There are adequate laws around to investigate and punish criminal
activity on the net such as fraud, theft etc.
Make the police do the job they are paid for.
> NEXT PM
> The solution is: On-line referendums - we don't need expensive and useless
> Parliament.
so who writes the legislation?
> People who use Internet are able to represent themselves and vote on-line.
> People who has no Internet (read no interest to learn to use it) should not
> make decissions about Australians future and should be excluded from voting
> just like children or mentally impaired people are excluded now.
Just look at the success USA has had with computerised voting.
Now you can have the same in your own home!
Expect to see laws protecting botnet operators passed.
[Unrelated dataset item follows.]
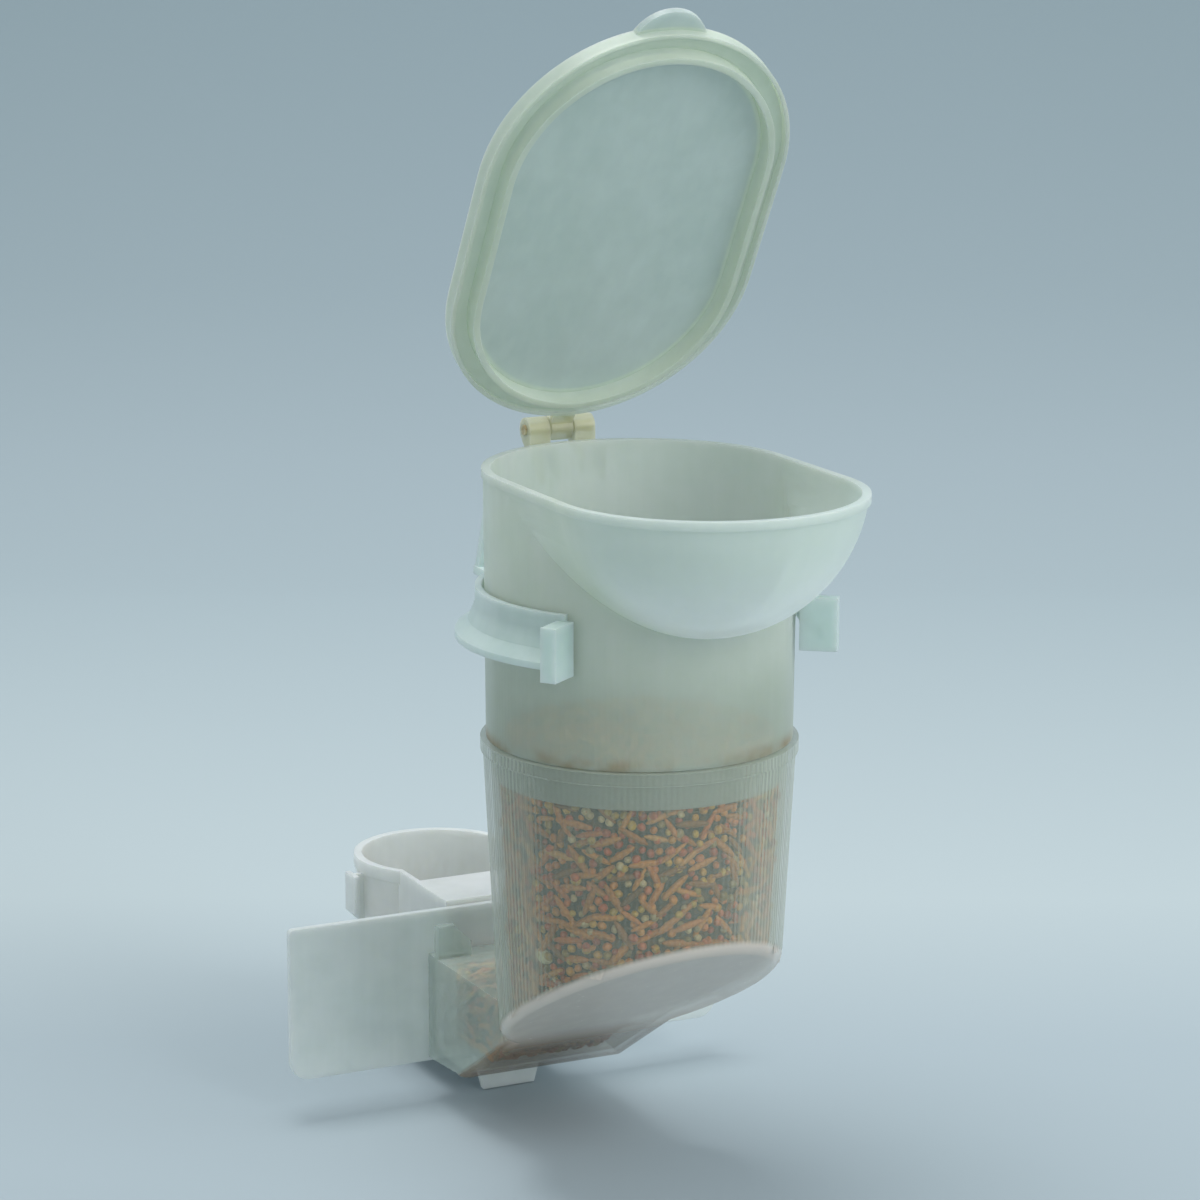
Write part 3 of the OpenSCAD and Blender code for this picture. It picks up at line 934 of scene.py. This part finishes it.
@dataclass
class GrainBed:
    """A charge of loose seed: a core painted dark as shade, under a skin of scattered grains."""

    TONE = "grain_tone"

    node: str
    name: str
    kinds: tuple[GrainKind, ...]
    core_finish: SeedCoreShade
    core_depth_mm: float = 1.1
    seed: int = 7
    seed_step: int = 31
    settle_steps: int = 6
    density: float = 2.0e6
    upright: Point = (0.0, 0.02, 1.0)
    sink_band: Band = (-1.35, -0.85)
    size_band: Band = (0.8, 1.12)

    def _skin(self) -> bpy.types.Object:
        """Makes the surface that the grains are scattered on."""
        copy = merged_copy(self.node)
        mesh = bpy.data.meshes.new(self.name + "_skin")
        bmesh.ops.triangulate(copy, faces=copy.faces[:])
        copy.to_mesh(mesh)
        copy.free()
        return new_object(self.name + "_skin", mesh)

    def _core(self) -> bpy.types.Object:
        """Makes the core, pulled in from the charge's surface."""
        copy = merged_copy(self.node)
        copy.normal_update()
        moves = [v.normal * self.core_depth_mm * MM for v in copy.verts]
        for vert, move in zip(copy.verts, moves):
            vert.co -= move
        mesh = bpy.data.meshes.new(self.name + "_core")
        copy.to_mesh(mesh)
        copy.free()
        shade(mesh)
        return new_object(self.name + "_core", mesh)

    def scatter_tree(self, kind: GrainKind, material: bpy.types.Material) -> bpy.types.NodeTree:
        """Builds the Geometry Nodes tree that scatters one kind of grain.

        Args:
            kind: The kind of grain.
            material: Its finish.

        Returns:
            The tree, with the inputs Surface, Grain, Spacing, Depth, Tilt, Spin and Seed.
        """
        tree = bpy.data.node_groups.new("scatter_" + kind.name, "GeometryNodeTree")
        for name, sort in (("Surface", "Geometry"), ("Grain", "Object"), ("Spacing", "Float"),
                           ("Depth", "Float"), ("Tilt", "Float"), ("Spin", "Float"),
                           ("Seed", "Int")):
            tree.interface.new_socket(name, in_out="INPUT", socket_type="NodeSocket" + sort)
        tree.interface.new_socket("Grains", in_out="OUTPUT", socket_type="NodeSocketGeometry")

        def put(node_type: str, inputs: Mapping[Union[int, str], Any],
                **settings: Any) -> bpy.types.Node:
            """Adds a node.

            Args:
                node_type: The node's type.
                inputs: Values or sockets for its inputs, by name or number.
                **settings: Its settings, set before its inputs.

            Returns:
                The node.
            """
            node = tree.nodes.new(node_type)
            for name, value in settings.items():
                setattr(node, name, value)
            for name, value in inputs.items():
                if isinstance(value, bpy.types.NodeSocket):
                    tree.links.new(value, node.inputs[name])
                else:
                    node.inputs[name].default_value = value
            return node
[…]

--- news://freenews.netfront.net/ - complaints: ne...@netfront.net ---
Of course. Then we can chose the 'winners' in all European
elections.
--
Politicians should only get paid if the budget is balanced, and there is
enough left over to pay them.
Big business, illuminiati etc currently do. Little is written for the
benefit of the citizens.
In this regard, we would probably be better off if there wasnt any
written at all ;)
> > People who use Internet are able to represent themselves and vote on-line.
> > People who has no Internet (read no interest to learn to use it) should not
> > make decissions about Australians future and should be excluded from voting
> > just like children or mentally impaired people are excluded now.
>
> Just look at the success USA has had with computerised voting.
> Now you can have the same in your own home!
>
> Expect to see laws protecting botnet operators passed.
>
> --- news://freenews.netfront.net/ - complaints: n...@netfront.net ---
Anything compute data can be (and often is) compromised, and it is all
but impossible to prove or disprove this tampering.
Only paper ballot or some physical method is reliable IMHO.